The horrible and endless 71st Academy Awards.

by TOM SHALES

e know it’s long,” said Oscar host Whoopi Goldberg at the outset. “Tough.”

Four hours later, she was feeling more apologetic: “While you were watching this show, another century has gone by,” she told the crowd in the Dorothy Chandler Pavilion and the audience watching at home.

Billed as the last Oscars of the millennium, the 71st Academy Awards, televised live from Los Angeles Sunday night, threatened to go on into the next one. Though starting a half-hour earlier than usual (and moving from Monday to Sunday night for the first time in the TV era), the show wasn’t over until almost midnight, when the last thank-yous had been gushed and the last hugs hugged.

Insufferable at such length, the Oscar show did at least contain a few gratifying emotional highlights, as when Gwyneth Paltrow, accepting the Best Actress Oscar for Shakespeare in Love (which also won Best Picture), broke down in tears mentioning members of her family.
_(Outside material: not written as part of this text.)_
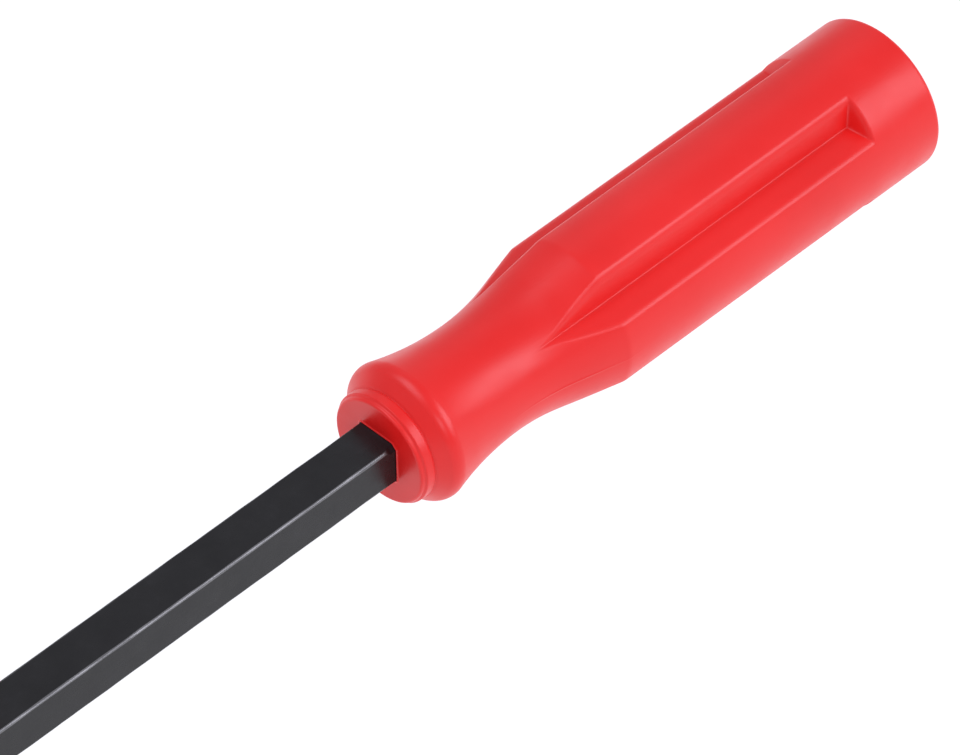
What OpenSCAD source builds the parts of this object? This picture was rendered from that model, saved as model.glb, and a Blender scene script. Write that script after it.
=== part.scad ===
// Pry bar: a square steel bar with a bent chisel tip, moulded into a fluted plastic handle.
// Units are millimetres. The origin is the centre of the butt face, on the handle's axis.
// +X points out of the butt, the tip points toward -X, and +Z is up: the tip bends down to -Z.

/* [Handle] */
// Length of the handle, butt face to nose
handle_len = 146; // [142:1:160]
// Diameter of the grip and of the round land at the butt
grip_d = 35.6; // [35:0.1:36]
// Length from the nose back to the shoulder of the grip
shoulder_from_nose = 53.8; // [53.4:0.1:54.4]
// Slope of the cone between the neck and the shoulder, in degrees
flare_angle = 14.5; // [14:0.1:15]
// Diameter of the neck where it is thinnest
neck_d = 26.1; // [25.8:0.1:26.4]
// Length from the nose back to the thinnest place on the neck
neck_from_nose = 28.5; // [28:0.1:29]
// Diameter of the rounded collar in front of the neck
collar_d = 31.7; // [31.4:0.1:32.2]
// Radius of the collar's crown, which runs into a 45-degree cone in front
collar_crown_r = 3.4; // [3.2:0.1:3.6]
// Length from the nose back to the middle of the crown
collar_from_nose = 8.1; // [8:0.1:8.3]
// Diameter of the nose ring
nose_d = 25.4; // [24.8:0.1:26]
// Radius of the nose ring's front edge
nose_edge_r = 1.4; // [1:0.1:1.8]
// Radius of the edge round the butt face
butt_edge_r = 1.2; // [0.8:0.1:2]

/* [Flutes] */
// Number of flutes, one over each corner of the bar
flute_count = 4; // [4:4:4]
// Distance from the axis to the bottom line of a flute
flute_bottom_r = 13.5; // [13.2:0.1:14.2]
// Width of a flute between its lips
flute_w = 10; // [8.5:0.1:10.5]
// Length from the butt face to the flutes' end walls, at the lips
flute_end = 18.3; // [16:0.1:24]
// Lean of a flute's end wall, in degrees
flute_end_lean = 22; // [10:1:30]

/* [Butt groove] */
// Outer diameter of the shallow ring groove in the butt face
groove_outer_d = 23; // [20:0.5:27]
// Inner diameter of the ring groove
groove_inner_d = 16; // [10:0.5:17]
// Depth of the ring groove
groove_depth = 0.8; // [0.5:0.1:1.5]

/* [Bar] */
// Width and thickness of the square bar
bar_w = 10; // [9.5:0.1:10.5]
// Chamfer along the bar's corners
bar_chamfer = 0.4; // [0.3:0.1:0.6]
// Length of bar in sight between the nose and the start of the bend
shank_len = 119; // [90:1:160]
// Radius of the bend at the bar's centre line
bend_r = 30; // [25:1:40]
// Angle of the bend, in degrees
bend_angle = 28; // [20:1:32]
// Thickness of the blade at its tip
tip_t = 1.6; // [1.2:0.1:2.4]
// Width of the blade at its tip
tip_w = 14; // [12:0.5:16]
// Chamfer along the blade's corners at the tip
tip_chamfer = 0.3; // [0.2:0.1:0.4]

/* [Tang] */
// Length of bar inside the handle
tang_len = 118; // [112:1:122]
// Chamfer along the tang's corners, which the mouth of the handle follows
tang_chamfer = 1.1; // [0.8:0.1:1.4]
// How far the tang's chamfer runs on in front of the nose
tang_lead = 1.2; // [0.8:0.1:3]
// Length over which the tang's chamfer dies out into the shank's
tang_fade = 1.6; // [1:0.1:3]
// Width of the tang's end, past its taper
tang_end_w = 6.4; // [5:0.1:8]
// Length of the taper at the tang's end
tang_taper_len = 7; // [4:0.5:10]
// Number of stations with a pair of retaining notches
notch_count = 3; // [2:1:4]
// Distance between two stations
notch_pitch = 24; // [18:1:26]
// Radius of the cutter that makes a notch
notch_r = 3; // [2:0.1:4]
// Depth of a notch
notch_depth = 1.1; // [0.6:0.1:1.5]
// Lip where the plastic meets the bar at the nose
mouth_lip = 0.3; // [0.2:0.05:0.5]

/* [Hidden] */

$fn = 96;
red = [0.86, 0.07, 0.06];
black = [0.07, 0.07, 0.08];
// How far a cutter reaches past the surface it cuts
over = 1;

grip_r = grip_d / 2;
neck_r = neck_d / 2;
shoulder_z = handle_len - shoulder_from_nose;
neck_z = handle_len - neck_from_nose;

// Arcs and lines of the outline cross at a slight angle, because a tangent join leaves slivers.
join_angle = 3;
join_depth = 0.5;

// Behind its thinnest place the neck follows an arc, which the flare's cone meets.
join_turn = flare_angle + join_angle;
neck_rear_r = ((shoulder_from_nose - neck_from_nose) * tan(flare_angle) - (grip_r - neck_r))
            / (sin(join_turn) * tan(flare_angle) - (1 - cos(join_turn)));
join_z = neck_z - neck_rear_r * sin(join_turn);
join_r = neck_r + neck_rear_r * (1 - cos(join_turn));
cone_end_z = neck_z - neck_rear_r * sin(flare_angle);
cone_end_r = join_r - (cone_end_z - join_z) * tan(flare_angle);

// In front of it the neck follows another arc, which cuts a little into the collar's crown.
crown_r = collar_d / 2 - collar_crown_r;
crown_z = handle_len - collar_from_nose;
neck_run = neck_from_nose - collar_from_nose;
neck_drop = neck_r - crown_r;
neck_front_r = (neck_run * neck_run + neck_drop * neck_drop - collar_crown_r * collar_crown_r)
             / (2 * (collar_crown_r - neck_drop)) + join_depth;
crown_rear_z =
    round(10 * (crown_z - collar_crown_r * neck_run / (neck_front_r + collar_crown_r))) / 10;

// The cone in front starts just inside the crown, in the direction of its 45-degree tangent.
front_run = collar_crown_r * cos(2 * join_angle) * cos(45);
front_r = crown_r + front_run;
front_z = crown_z + front_run;

nose_r = nose_d / 2;
front_end_r = nose_r - over;
front_end_z = front_z + front_r - front_end_r;
flute_depth = sqrt(grip_r * grip_r - flute_w * flute_w / 4) - flute_bottom_r;
flute_slope = flute_w / 2 / flute_depth;
flute_h = grip_r - flute_bottom_r + over;

// The lip's cutter flares at 45 degrees and ends as far outside the nose as it starts inside.
lip_w = bar_w + 4 * mouth_lip;

bend_steps = 14;
bend_x = -(handle_len + shank_len);
bend_drop = bend_r * (1 - cos(bend_angle));
// The blade is long enough for its tip to rest level with the underside of the grip.
blade_len = (grip_r - bend_drop - tip_t / 2 * cos(bend_angle)) / sin(bend_angle);
tang_x = -(handle_len - tang_len);

// Puts something drawn upward from the butt face along the handle's axis
module along_handle() {
    rotate([0, -90, 0]) children();
}

// A square or oblong section with cut corners
function section(w, h, c) = [
    [w / 2 - c, -h / 2], [w / 2, c - h / 2], [w / 2, h / 2 - c], [w / 2 - c, h / 2],
    [c - w / 2, h / 2], [-w / 2, h / 2 - c], [-w / 2, c - h / 2], [c - w / 2, -h / 2]
];

// The same section lifted along the handle's axis, or placed along the bar at a lean
function lifted(points, z) = [for (p = points) [p[0], p[1], z]];
function placed(points, x, z, lean) =
    [for (p = points) [x - p[0] * sin(lean), p[1], z + p[0] * cos(lean)]];

bar_section = section(bar_w, bar_w, bar_chamfer);
tang_section = section(bar_w, bar_w, tang_chamfer);

// One solid that runs through a row of placed sections
module run_through(rows) {
    n = len(rows[0]);
    last = len(rows) - 1;
    polyhedron(
        points = [for (row = rows, p = row) p],
        faces = concat(
            [[for (i = [0:n - 1]) i], [for (i = [0:n - 1]) n * last + n - 1 - i]],
            [
                for (k = [0:last - 1], i = [0:n - 1])
                    [n * k + (i + 1) % n, n * k + i, n * (k + 1) + i, n * (k + 1) + (i + 1) % n]
            ]
        )
    );
}

// A quarter of a disc, in the corner between +X and the side of X that dir_y gives
module quarter(r, dir_y) {
    intersection() {
        circle(r);
        translate([0, dir_y > 0 ? 0 : -r]) square(r);
    }
}

// Half of the handle's outline: radius to the right, distance from the butt face upward
module handle_outline() {
    difference() {
        union() {
            // Grip, with the rounded edge at the butt
            square([grip_r - butt_edge_r, shoulder_z]);
            translate([0, butt_edge_r]) square([grip_r, shoulder_z - butt_edge_r]);
            translate([grip_r - butt_edge_r, butt_edge_r]) quarter(butt_edge_r, -1);
            // Flare, and a blank for the neck
            polygon([
                [0, shoulder_z], [grip_r, shoulder_z], [cone_end_r, cone_end_z],
                [grip_r, cone_end_z], [grip_r, crown_rear_z], [0, crown_rear_z]
            ]);
            // Collar
            translate([crown_r, crown_z]) circle(collar_crown_r);
            polygon([
                [0, crown_rear_z - over], [crown_r, crown_rear_z - over], [crown_r, crown_z],
                [front_r, front_z], [front_end_r, front_end_z], [0, front_end_z]
            ]);
            // Nose ring
            translate([0, crown_z]) square([nose_r, handle_len - nose_edge_r - crown_z]);
            translate([0, crown_z]) square([nose_r - nose_edge_r, handle_len - crown_z]);
            translate([nose_r - nose_edge_r, handle_len - nose_edge_r]) quarter(nose_edge_r, 1);
        }
        // The neck's hollow, behind and in front of its thinnest place
        intersection() {
            translate([neck_r + neck_rear_r, neck_z]) circle(neck_rear_r, $fn = 360);
            square([2 * grip_r, neck_z]);
        }
        intersection() {
            translate([neck_r + neck_front_r, neck_z]) circle(neck_front_r, $fn = 360);
            translate([0, neck_z]) square([2 * grip_r, neck_from_nose]);
        }
    }
}

// One flute's cutter: a V that runs straight forward and out through the flare
module flute_cutter() {
    difference() {
        linear_extrude(height = neck_z)
            polygon([
                [flute_bottom_r, 0],
                [flute_bottom_r + flute_h, flute_slope * flute_h],
                [flute_bottom_r + flute_h, -flute_slope * flute_h]
            ]);
        // The end wall leans, so the flute is longer at its lips than at its bottom line
        translate([grip_r, 0, flute_end])
            rotate([0, flute_end_lean, 0])
                translate([-grip_r, -grip_r, -2 * grip_r]) cube(2 * grip_r);
    }
}

module butt_groove() {
    translate([0, 0, -over])
        difference() {
            cylinder(d = groove_outer_d, h = groove_depth + over);
            translate([0, 0, -over]) cylinder(d = groove_inner_d, h = groove_depth + 3 * over);
        }
}

// The part of the bar that the handle holds, with its notches and the first stretch in front
module tang() {
    difference() {
        translate([tang_x, 0, 0])
            along_handle() {
                run_through([
                    lifted(section(tang_end_w, tang_end_w, tang_chamfer), 0),
                    lifted(tang_section, tang_taper_len)
                ]);
                translate([0, 0, tang_taper_len])
                    linear_extrude(height = tang_len - tang_taper_len + tang_lead)
                        polygon(tang_section);
            }
        for (i = [1:notch_count], side = [-1, 1])
            translate([tang_x - i * notch_pitch, 0, side * (bar_w / 2 + notch_r - notch_depth)])
                rotate([90, 0, 0]) cylinder(r = notch_r, h = 2 * bar_w, center = true);
    }
}

// The rest of the bar: the straight shank, the bend and the blade
module shank() {
    run_through(concat(
        [
            placed(tang_section, -handle_len - tang_lead, 0, 0),
            placed(bar_section, -handle_len - tang_lead - tang_fade, 0, 0)
        ],
        [
            for (i = [0:bend_steps])
                let (a = bend_angle * i / bend_steps)
                    placed(bar_section, bend_x - bend_r * sin(a), -bend_r * (1 - cos(a)), a)
        ],
        [
            placed(
                section(tip_t, tip_w, tip_chamfer),
                bend_x - bend_r * sin(bend_angle) - blade_len * cos(bend_angle),
                -bend_drop - blade_len * sin(bend_angle),
                bend_angle
            )
        ]
    ));
}

module bar() {
    color(black) {
        tang();
        shank();
    }
}

module handle() {
    color(red)
        difference() {
            along_handle()
                difference() {
                    rotate_extrude() handle_outline();
                    for (i = [0:flute_count - 1])
                        rotate([0, 0, (i + 0.5) * 360 / flute_count]) flute_cutter();
                    butt_groove();
                    // The lip round the mouth
                    translate([0, 0, handle_len - mouth_lip])
                        run_through([
                            lifted(tang_section, 0),
                            lifted(section(lip_w, lip_w, tang_chamfer), 2 * mouth_lip)
                        ]);
                }
            tang();
        }
}

bar();
handle();
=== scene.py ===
# Pry bar: the visual model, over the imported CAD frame.
# Lengths named here are in millimetres, as in part.scad, and MM turns them into metres.
import math

import bmesh
import bpy
from mathutils import Matrix, Vector, noise


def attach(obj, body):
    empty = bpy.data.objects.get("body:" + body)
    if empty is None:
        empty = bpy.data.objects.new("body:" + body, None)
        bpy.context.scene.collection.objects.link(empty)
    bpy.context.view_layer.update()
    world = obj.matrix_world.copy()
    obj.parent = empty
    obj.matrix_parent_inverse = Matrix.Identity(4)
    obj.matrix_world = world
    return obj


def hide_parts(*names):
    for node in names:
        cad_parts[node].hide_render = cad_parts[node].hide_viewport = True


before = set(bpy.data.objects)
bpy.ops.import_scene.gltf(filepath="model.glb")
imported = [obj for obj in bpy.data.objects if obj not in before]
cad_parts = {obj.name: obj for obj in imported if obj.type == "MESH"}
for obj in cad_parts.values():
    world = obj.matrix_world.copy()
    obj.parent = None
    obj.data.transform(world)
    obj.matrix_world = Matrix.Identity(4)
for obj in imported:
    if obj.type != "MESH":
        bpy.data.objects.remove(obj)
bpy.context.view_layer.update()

MM = 0.001

# ---------------------------------------------------------------- sizes
# They are part.scad's, apart from the finer shape of the nose ring and the mouth, the dimple in
# the butt, the rounding of edges, and the bar's worn corners, the near one of which is also made
# lighter as a painted highlight. At the mouth part.scad cuts all four of the bar's corners wider,
# and this model cuts two.
HANDLE_LEN = 146.0
GRIP_R = 17.8
SHOULDER_Z = HANDLE_LEN - 53.8
FLARE_ANGLE = math.radians(14.5)
NECK_R = 13.05
NECK_Z = HANDLE_LEN - 28.5
CROWN_R = 3.4
CROWN_CENTRE_R = 15.85 - CROWN_R
CROWN_Z = HANDLE_LEN - 8.1
NOSE_R = 12.7
NOSE_EDGE_R = 0.6
NOSE_STEP_Z = HANDLE_LEN - 1.3
NOSE_STEP = 0.5
NOSE_GROOVE = 0.22
BUTT_EDGE_R = 1.2
SHOULDER_R = 5.0
CONE_ANGLE = 45.0
GROOVE_OUTER_R = 11.5
GROOVE_INNER_R = 8.0
GROOVE_DEPTH = 0.8
GATE_R = 1.5
GATE_DEPTH = 0.35
GROOVE_EASE = 0.25

# Both arcs of the neck are tangent to what they run into: the flare's cone and the collar's crown.
FLARE_SPAN = (NECK_Z - SHOULDER_Z) * math.tan(FLARE_ANGLE) - (GRIP_R - NECK_R)
NECK_REAR_R = FLARE_SPAN / (
    math.sin(FLARE_ANGLE) * math.tan(FLARE_ANGLE) - (1 - math.cos(FLARE_ANGLE)))
NECK_RUN = CROWN_Z - NECK_Z
NECK_DROP = NECK_R - CROWN_CENTRE_R
NECK_FRONT_R = (NECK_RUN**2 + NECK_DROP**2 - CROWN_R**2) / (2 * (CROWN_R - NECK_DROP))

FLUTE_BOTTOM_R = 13.5
FLUTE_HALF_W = 5.0
FLUTE_SLOPE = FLUTE_HALF_W / (math.sqrt(GRIP_R**2 - FLUTE_HALF_W**2) - FLUTE_BOTTOM_R)
FLUTE_END = 18.3
FLUTE_END_LEAN = math.tan(math.radians(22.0))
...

The classiest acceptance speech was probably given by Judi Dench, who won Best Supporting Actress for playing Queen Elizabeth in the same film. “Eight minutes on the screen, I should only get a little bit of him,” she said, clutching the statuette.

As for the heavily ballyhooed political protest over giving the Governors’ Award to famous director and stool pigeon Elia Kazan, it was a trivial fizzle. Only a few of those in the hall refused to applaud when Kazan tottered out to accept the honorary prize from Martin Scorsese and Robert De Niro. Far more people not only applauded but also stood up as Kazan took his bows.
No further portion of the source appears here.